Même si elle a reconnu que Martin Neumann avait exécuté un ordre, la procureure générale Henrike Hillmann a aussi jugé qu’il avait clairement agi avec l’intention de tuer, alors qu’il aurait pu simplement blesser le fugitif. Tout comme elle a reproché à l’accusé, 31 ans à l’époque, d’avoir profité de l’état de vulnérabilité de sa victime qui se croyait à ce moment-là en sécurité. De quoi justifier à ses yeux son inculpation pour «meurtre», chef d’accusation non soumis à la prescription.

Lors du procès, la Cour a émis «la conviction indubitable», que Martin Naumann était l’auteur des coups de feu qui ont coûté la vie au fugitif de 38 ans. Même si l’accusé n’a pas agi «par motif personnel», il a «exécuté sans pitié» un acte «planifié par la Stasi», a tranché Bernd Miczajka, le président du tribunal. Le parquet allemand avait requis douze ans de prison contre l’ancien lieutenant, aujourd’hui retraité. L’intéressé a rejeté l’accusation par la voix de ses avocats, qui demandaient son acquittement. Mais celui-ci ne s’est jamais exprimé devant les juges.

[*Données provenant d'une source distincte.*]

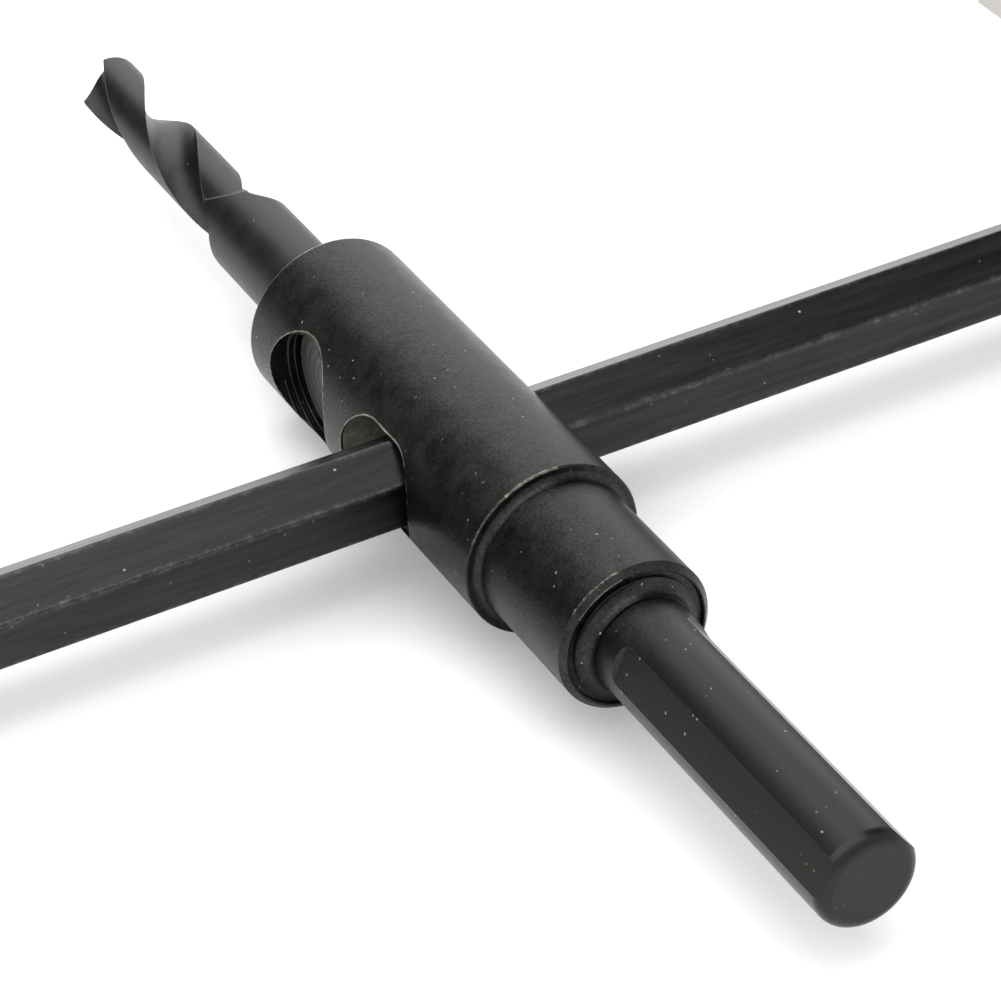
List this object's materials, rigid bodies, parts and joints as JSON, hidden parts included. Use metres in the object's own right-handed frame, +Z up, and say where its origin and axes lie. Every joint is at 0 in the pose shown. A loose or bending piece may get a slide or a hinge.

Une «grande signification symbolique»

Selon Daniela Münkel, responsable des archives de la Stasi à Berlin, Martin Naumann devient avec cette condamnation le premier ancien agent de la police secrète du régime communiste à être reconnu coupable de meurtre. Ce procès, enregistré du fait de sa valeur historique, est l’aboutissement d’une longue enquête menée conjointement avec la justice polonaise. Une enquête déclenchée en 2016, par la découverte de nouvelles informations par deux historiens allemand et polonais dans les archives de la Stasi, liant Martin Naumann à la mort du fugitif, et l’émergence de nouveaux témoins potentiels. Depuis son lancement en mars 2024, le procès a replongé le pays au temps de la Guerre froide, période durant laquelle l’Allemagne fut scindée en deux par le rideau de fer entre RFA à l’ouest et RDA à l’Est.

Ce procès est d’une «grande signification symbolique» et cristallise les efforts de l’Allemagne pour faire payer les injustices de la dictature communiste de la RDA, avait confié Daniela Münkel avant le verdict. Les trois enfants de Czeslaw Kukuczka se sont constitués partie civile et l’avocat de sa fille, Hans-Jürgen Förster, qui considère l’accusé comme «le dernier maillon d’une chaîne de commandement», a déposé une requête pour que l’enquête soit élargie à toutes les personnes décorées par le régime pour la mort du fugitif.

Au cours des années 1990, 251 personnes au total ont été accusées de crimes commis pour le compte de la Stasi, selon les archives du gouvernement. Mais pour les deux tiers d’entre elles, dont de nombreux exécutants tels que les gardes-frontières, la procédure s’est soldée par un acquittement ou un abandon des charges. Seules 87 personnes ont été condamnées, la plupart à des peines légères. Même Erich Mielke, à la tête de la Stasi de 1957 à 1989, n’avait pas été condamné pour ses activités, faute de charges suffisantes. Il s’était toutefois vu infliger six ans de prison le 26 octobre 1993 pour le meurtre de deux policiers en 1931, quand il était un jeune militant communiste.